From the listing below, extract each line containing the string "body".

Data shown
+++
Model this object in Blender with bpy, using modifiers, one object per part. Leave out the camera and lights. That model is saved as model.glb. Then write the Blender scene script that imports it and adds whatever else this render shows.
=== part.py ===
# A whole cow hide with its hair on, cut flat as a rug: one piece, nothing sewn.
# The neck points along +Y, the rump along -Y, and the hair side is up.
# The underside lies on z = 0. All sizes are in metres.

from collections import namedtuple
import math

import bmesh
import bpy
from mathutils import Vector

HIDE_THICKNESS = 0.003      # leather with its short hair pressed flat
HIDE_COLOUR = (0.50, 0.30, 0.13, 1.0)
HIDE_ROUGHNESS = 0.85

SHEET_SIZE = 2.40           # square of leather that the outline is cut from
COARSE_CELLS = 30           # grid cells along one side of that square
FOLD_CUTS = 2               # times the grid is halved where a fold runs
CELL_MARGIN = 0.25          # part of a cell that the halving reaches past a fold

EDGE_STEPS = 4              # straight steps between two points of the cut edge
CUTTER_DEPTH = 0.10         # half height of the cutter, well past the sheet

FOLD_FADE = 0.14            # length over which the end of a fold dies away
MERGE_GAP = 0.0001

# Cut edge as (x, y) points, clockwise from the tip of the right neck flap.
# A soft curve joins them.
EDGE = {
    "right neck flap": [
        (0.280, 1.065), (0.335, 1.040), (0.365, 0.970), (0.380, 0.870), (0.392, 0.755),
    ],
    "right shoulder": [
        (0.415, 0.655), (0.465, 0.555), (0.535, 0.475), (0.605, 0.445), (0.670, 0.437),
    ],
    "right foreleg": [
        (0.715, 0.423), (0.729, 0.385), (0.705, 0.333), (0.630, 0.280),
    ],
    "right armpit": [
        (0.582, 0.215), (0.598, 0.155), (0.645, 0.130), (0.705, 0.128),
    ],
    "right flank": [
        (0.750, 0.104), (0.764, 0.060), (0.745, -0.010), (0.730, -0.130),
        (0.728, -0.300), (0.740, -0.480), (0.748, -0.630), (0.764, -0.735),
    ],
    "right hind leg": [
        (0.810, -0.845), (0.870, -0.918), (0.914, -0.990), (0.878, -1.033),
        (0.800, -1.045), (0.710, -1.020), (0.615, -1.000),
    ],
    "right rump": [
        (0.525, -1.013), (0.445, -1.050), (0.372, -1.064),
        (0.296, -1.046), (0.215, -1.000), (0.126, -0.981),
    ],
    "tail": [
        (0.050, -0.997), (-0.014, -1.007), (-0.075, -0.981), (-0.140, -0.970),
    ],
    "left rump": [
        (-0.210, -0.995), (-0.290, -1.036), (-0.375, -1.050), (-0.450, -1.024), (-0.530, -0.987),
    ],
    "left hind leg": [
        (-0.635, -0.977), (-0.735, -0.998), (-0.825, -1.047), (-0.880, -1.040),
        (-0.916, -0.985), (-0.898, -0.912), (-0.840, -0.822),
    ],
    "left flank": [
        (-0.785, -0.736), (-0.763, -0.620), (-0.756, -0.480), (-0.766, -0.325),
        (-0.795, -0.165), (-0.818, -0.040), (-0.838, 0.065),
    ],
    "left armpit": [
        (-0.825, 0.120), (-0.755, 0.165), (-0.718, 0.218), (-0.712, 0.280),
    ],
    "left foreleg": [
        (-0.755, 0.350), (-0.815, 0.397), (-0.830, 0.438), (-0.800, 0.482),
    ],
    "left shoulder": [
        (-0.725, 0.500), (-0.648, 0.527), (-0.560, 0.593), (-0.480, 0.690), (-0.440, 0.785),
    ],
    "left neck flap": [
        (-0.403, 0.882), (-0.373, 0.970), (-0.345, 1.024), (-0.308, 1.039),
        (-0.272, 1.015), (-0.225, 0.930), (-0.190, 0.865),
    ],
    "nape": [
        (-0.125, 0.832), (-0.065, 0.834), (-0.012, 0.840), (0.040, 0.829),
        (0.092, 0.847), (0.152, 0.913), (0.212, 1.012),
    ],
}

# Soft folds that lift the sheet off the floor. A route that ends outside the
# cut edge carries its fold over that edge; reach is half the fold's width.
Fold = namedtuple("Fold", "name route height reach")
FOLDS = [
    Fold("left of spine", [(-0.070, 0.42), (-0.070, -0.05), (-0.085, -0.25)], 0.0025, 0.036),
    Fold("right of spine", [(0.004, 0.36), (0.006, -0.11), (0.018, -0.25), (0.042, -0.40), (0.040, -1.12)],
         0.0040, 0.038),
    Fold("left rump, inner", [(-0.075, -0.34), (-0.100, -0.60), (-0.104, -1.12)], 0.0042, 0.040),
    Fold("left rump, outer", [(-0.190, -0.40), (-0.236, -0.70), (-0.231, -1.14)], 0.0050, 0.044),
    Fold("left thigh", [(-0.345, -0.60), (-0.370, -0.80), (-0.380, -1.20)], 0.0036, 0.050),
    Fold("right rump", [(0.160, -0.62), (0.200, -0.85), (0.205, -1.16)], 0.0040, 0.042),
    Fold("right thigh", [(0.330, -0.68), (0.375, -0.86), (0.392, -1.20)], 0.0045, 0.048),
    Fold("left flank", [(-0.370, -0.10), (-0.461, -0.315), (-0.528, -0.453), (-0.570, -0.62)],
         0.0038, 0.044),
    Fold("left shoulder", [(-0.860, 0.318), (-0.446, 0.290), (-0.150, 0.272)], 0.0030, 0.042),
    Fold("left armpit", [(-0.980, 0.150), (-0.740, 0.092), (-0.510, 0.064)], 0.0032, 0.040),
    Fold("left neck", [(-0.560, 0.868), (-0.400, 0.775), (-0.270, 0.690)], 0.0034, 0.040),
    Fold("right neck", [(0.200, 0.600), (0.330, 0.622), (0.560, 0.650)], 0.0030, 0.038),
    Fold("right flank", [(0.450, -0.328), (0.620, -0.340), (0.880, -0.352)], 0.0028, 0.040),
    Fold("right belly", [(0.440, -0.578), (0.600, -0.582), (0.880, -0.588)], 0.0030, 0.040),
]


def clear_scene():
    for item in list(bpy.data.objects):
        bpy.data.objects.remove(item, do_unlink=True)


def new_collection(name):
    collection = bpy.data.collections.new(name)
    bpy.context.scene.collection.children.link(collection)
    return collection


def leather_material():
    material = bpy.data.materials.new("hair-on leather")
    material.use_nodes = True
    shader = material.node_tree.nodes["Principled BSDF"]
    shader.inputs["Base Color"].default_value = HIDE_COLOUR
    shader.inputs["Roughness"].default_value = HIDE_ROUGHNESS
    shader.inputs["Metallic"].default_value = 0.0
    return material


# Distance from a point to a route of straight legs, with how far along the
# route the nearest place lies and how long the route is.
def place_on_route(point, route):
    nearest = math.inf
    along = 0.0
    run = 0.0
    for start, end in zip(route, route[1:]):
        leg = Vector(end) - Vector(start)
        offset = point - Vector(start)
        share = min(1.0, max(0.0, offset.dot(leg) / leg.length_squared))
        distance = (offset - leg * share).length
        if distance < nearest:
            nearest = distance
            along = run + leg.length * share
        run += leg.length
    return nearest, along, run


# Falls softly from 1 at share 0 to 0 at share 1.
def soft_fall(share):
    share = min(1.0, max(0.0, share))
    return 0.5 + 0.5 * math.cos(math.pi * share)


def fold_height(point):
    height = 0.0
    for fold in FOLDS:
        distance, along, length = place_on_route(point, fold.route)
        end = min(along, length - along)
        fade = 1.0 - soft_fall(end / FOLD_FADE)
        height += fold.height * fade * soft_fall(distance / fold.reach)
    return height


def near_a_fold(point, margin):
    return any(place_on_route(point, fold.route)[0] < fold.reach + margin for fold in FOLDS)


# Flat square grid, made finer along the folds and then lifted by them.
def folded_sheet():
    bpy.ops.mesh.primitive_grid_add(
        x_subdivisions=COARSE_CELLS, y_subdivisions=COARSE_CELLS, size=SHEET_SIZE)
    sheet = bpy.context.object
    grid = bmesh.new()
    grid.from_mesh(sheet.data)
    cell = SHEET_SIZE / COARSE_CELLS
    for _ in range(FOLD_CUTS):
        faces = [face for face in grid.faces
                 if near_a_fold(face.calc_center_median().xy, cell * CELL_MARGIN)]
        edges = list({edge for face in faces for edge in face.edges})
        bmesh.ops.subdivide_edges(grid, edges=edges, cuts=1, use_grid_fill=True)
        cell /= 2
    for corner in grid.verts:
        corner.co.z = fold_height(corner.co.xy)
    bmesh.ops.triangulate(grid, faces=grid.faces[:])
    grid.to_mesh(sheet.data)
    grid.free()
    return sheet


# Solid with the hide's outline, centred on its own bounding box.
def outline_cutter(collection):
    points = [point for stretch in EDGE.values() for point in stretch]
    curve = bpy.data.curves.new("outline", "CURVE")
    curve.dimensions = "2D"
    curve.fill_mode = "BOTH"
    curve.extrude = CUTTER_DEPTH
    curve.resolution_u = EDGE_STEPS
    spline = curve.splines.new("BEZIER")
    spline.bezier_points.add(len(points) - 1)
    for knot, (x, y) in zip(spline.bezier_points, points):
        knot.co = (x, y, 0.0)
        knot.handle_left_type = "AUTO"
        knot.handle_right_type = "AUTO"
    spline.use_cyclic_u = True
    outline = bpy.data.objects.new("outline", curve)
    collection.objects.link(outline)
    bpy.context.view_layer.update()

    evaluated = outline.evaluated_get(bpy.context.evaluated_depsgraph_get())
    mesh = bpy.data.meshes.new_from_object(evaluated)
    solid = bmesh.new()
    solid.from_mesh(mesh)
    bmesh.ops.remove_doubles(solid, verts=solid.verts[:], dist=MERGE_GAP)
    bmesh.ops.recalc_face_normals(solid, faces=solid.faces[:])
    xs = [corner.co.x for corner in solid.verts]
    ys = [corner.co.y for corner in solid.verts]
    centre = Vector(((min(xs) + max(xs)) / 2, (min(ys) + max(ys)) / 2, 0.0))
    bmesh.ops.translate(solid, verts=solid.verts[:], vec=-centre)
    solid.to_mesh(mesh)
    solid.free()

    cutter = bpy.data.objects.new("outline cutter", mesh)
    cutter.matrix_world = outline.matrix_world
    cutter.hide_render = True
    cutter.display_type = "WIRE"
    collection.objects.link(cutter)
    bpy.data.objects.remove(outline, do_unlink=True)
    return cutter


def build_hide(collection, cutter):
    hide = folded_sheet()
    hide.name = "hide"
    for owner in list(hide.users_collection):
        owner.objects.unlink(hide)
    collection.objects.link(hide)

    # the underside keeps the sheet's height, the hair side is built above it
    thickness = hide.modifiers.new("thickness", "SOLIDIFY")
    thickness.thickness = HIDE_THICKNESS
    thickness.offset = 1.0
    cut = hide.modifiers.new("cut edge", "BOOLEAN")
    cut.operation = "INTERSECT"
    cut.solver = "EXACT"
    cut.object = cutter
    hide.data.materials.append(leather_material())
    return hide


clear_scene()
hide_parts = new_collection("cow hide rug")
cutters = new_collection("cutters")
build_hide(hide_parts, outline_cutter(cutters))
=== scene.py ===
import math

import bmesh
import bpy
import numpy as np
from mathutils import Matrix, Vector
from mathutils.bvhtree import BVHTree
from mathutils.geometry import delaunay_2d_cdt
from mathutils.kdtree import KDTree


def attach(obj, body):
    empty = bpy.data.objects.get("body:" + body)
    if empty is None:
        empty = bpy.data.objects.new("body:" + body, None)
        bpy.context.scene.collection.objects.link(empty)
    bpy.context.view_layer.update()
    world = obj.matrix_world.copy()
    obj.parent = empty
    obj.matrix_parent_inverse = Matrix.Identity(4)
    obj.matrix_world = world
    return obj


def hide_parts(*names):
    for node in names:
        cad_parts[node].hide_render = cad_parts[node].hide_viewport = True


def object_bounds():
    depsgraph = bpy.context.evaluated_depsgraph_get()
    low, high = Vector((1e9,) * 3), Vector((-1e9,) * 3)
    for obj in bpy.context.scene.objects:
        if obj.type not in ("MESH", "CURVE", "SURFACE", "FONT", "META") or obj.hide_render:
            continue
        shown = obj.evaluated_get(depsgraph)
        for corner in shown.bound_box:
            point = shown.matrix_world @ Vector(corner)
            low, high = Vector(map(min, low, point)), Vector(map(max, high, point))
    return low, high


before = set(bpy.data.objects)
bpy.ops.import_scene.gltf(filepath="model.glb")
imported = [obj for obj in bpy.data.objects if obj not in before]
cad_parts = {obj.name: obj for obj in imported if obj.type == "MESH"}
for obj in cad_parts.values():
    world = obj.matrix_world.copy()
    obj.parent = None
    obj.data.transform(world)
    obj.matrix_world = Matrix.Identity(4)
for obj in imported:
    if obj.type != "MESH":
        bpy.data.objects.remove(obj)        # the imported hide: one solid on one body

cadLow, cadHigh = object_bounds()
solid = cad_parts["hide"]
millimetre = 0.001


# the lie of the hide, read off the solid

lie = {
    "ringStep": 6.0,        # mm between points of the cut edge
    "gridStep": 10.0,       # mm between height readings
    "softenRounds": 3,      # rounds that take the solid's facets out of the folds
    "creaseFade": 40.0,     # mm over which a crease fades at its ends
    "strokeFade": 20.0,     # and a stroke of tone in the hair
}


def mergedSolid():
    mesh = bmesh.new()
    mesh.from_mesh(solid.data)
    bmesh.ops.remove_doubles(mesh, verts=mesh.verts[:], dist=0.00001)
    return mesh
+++
Solved problem
def attach(obj, body):
    empty = bpy.data.objects.get("body:" + body)
        empty = bpy.data.objects.new("body:" + body, None)
        bpy.data.objects.remove(obj)        # the imported hide: one solid on one body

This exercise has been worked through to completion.